# REQUIREMENT
Copy the full set of lines exactly as given.

>> begin DATA PROVIDED

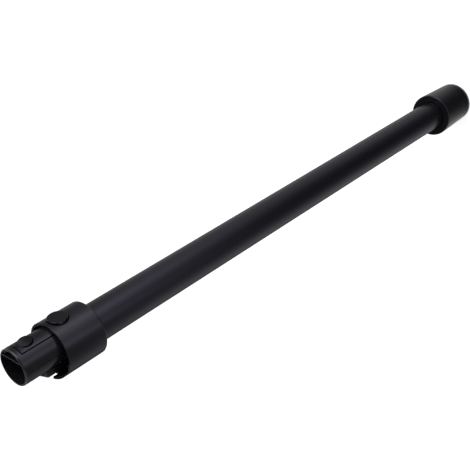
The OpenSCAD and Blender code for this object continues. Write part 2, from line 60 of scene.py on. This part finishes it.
def aim_camera():
    right = Vector(CAMERA_RIGHT).normalized()
    ahead = Vector(CAMERA_AHEAD).normalized()
    up = right.cross(ahead).normalized()
    right = ahead.cross(up).normalized()
    data = bpy.data.cameras.new("studio_camera")
    data.lens = LENS_MM
    data.sensor_width = SENSOR_MM
    data.clip_start = NEAREST_SEEN
    data.clip_end = FARTHEST_SEEN
    camera = bpy.data.objects.new("studio_camera", data)
    turn = Matrix((right, up, -ahead)).transposed().to_4x4()
    camera.matrix_world = Matrix.Translation(CAMERA_PLACE) @ turn
    bpy.context.scene.collection.objects.link(camera)
    bpy.context.scene.camera = camera


aim_camera()


# Shader maths

class Value:
    """A socket of a material's node. Sums written with it add the nodes for them."""

    def __init__(self, finish, socket):
        self.finish = finish
        self.socket = socket

    def maths(self, operation, *terms, clamp=False):
        settings = {"operation": operation, "use_clamp": clamp}
        return self.finish.node("ShaderNodeMath", settings, dict(enumerate(terms)))

    def __add__(self, other):
        return self.maths("ADD", self, other)

    def __sub__(self, other):
        return self.maths("SUBTRACT", self, other)

    def __rsub__(self, other):
        return self.maths("SUBTRACT", other, self)

    def __mul__(self, other):
        return self.maths("MULTIPLY", self, other)

    def __truediv__(self, other):
        return self.maths("DIVIDE", self, other)

    def __rtruediv__(self, other):
        return self.maths("DIVIDE", other, self)

    __radd__ = __add__
    __rmul__ = __mul__

    def larger(self, other):
        return self.maths("MAXIMUM", self, other)

    def clamped(self):
        return self.maths("ADD", self, 0.0, clamp=True)


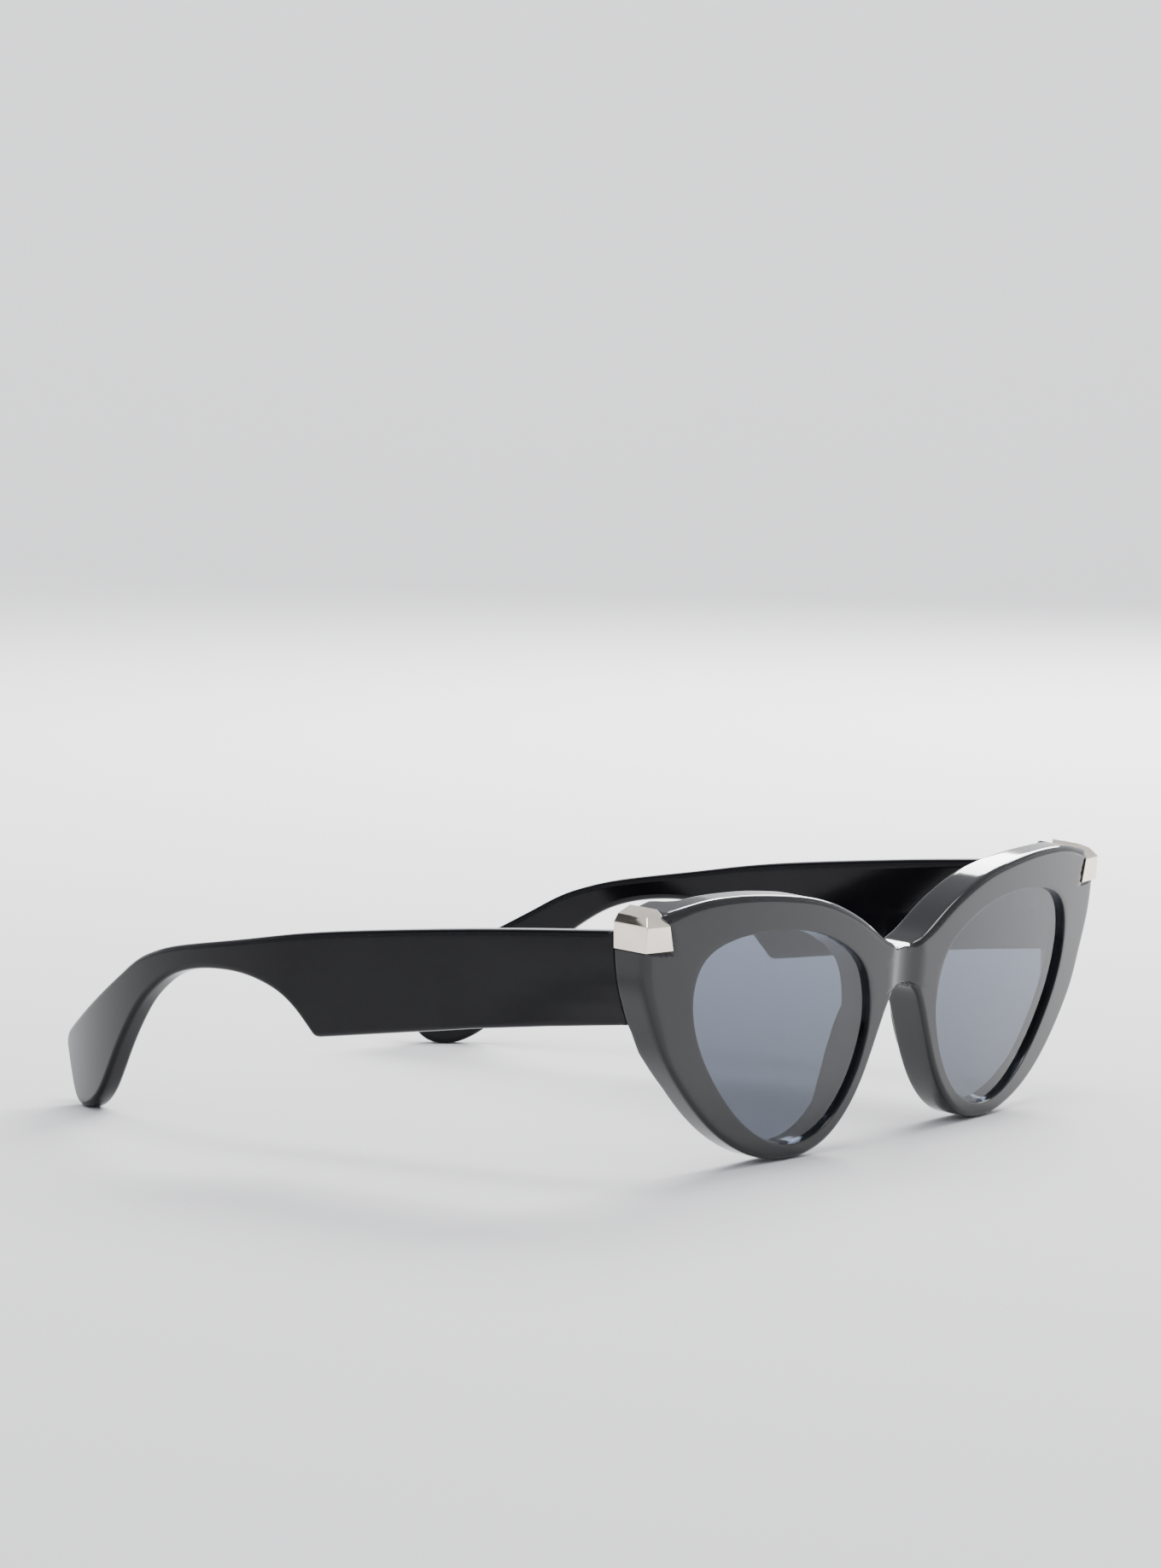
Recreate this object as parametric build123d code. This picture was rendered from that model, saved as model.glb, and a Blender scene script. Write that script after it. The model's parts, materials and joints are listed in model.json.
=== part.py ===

>> end DATA PROVIDED

# EXPECTED ANSWER
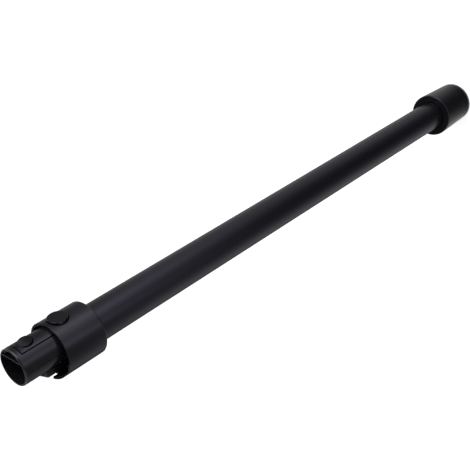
The OpenSCAD and Blender code for this object continues. Write part 2, from line 60 of scene.py on. This part finishes it.
def aim_camera():
    right = Vector(CAMERA_RIGHT).normalized()
    ahead = Vector(CAMERA_AHEAD).normalized()
    up = right.cross(ahead).normalized()
    right = ahead.cross(up).normalized()
    data = bpy.data.cameras.new("studio_camera")
    data.lens = LENS_MM
    data.sensor_width = SENSOR_MM
    data.clip_start = NEAREST_SEEN
    data.clip_end = FARTHEST_SEEN
    camera = bpy.data.objects.new("studio_camera", data)
    turn = Matrix((right, up, -ahead)).transposed().to_4x4()
    camera.matrix_world = Matrix.Translation(CAMERA_PLACE) @ turn
    bpy.context.scene.collection.objects.link(camera)
    bpy.context.scene.camera = camera


aim_camera()


# Shader maths

class Value:
    """A socket of a material's node. Sums written with it add the nodes for them."""

    def __init__(self, finish, socket):
        self.finish = finish
        self.socket = socket

    def maths(self, operation, *terms, clamp=False):
        settings = {"operation": operation, "use_clamp": clamp}
        return self.finish.node("ShaderNodeMath", settings, dict(enumerate(terms)))

    def __add__(self, other):
        return self.maths("ADD", self, other)

    def __sub__(self, other):
        return self.maths("SUBTRACT", self, other)

    def __rsub__(self, other):
        return self.maths("SUBTRACT", other, self)

    def __mul__(self, other):
        return self.maths("MULTIPLY", self, other)

    def __truediv__(self, other):
        return self.maths("DIVIDE", self, other)

    def __rtruediv__(self, other):
        return self.maths("DIVIDE", other, self)

    __radd__ = __add__
    __rmul__ = __mul__

    def larger(self, other):
        return self.maths("MAXIMUM", self, other)

    def clamped(self):
        return self.maths("ADD", self, 0.0, clamp=True)


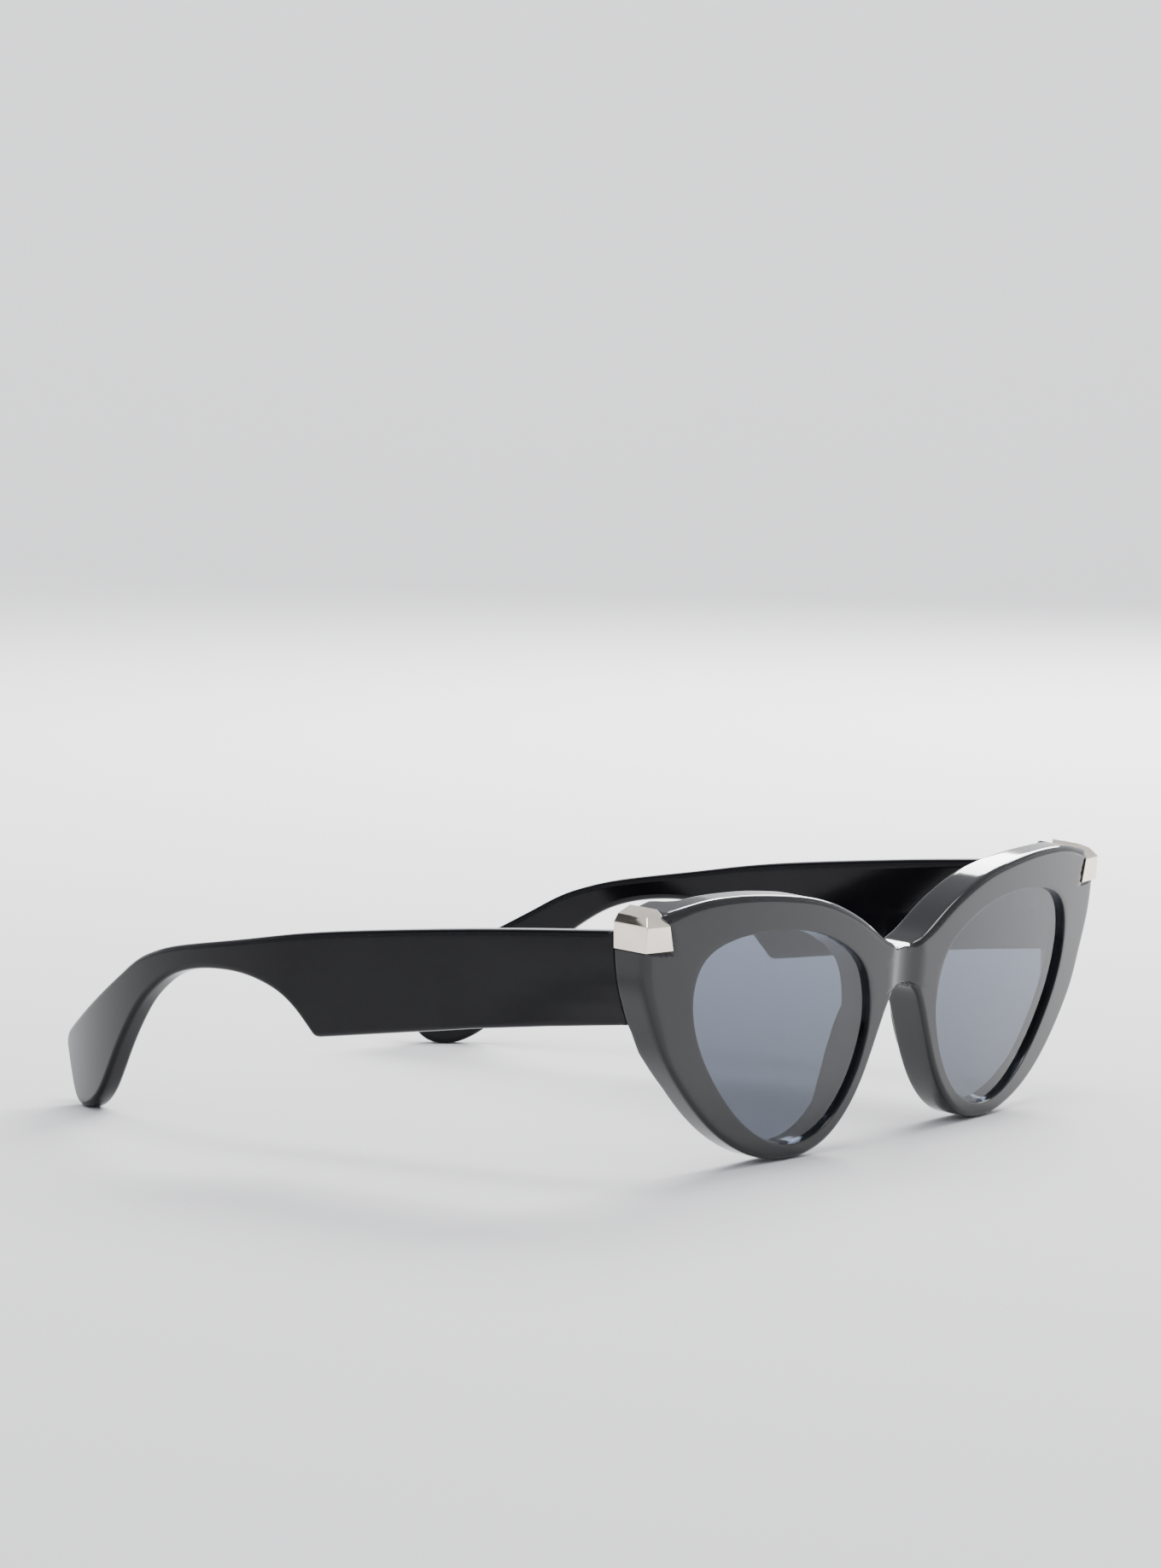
Recreate this object as parametric build123d code. This picture was rendered from that model, saved as model.glb, and a Blender scene script. Write that script after it. The model's parts, materials and joints are listed in model.json.
=== part.py ===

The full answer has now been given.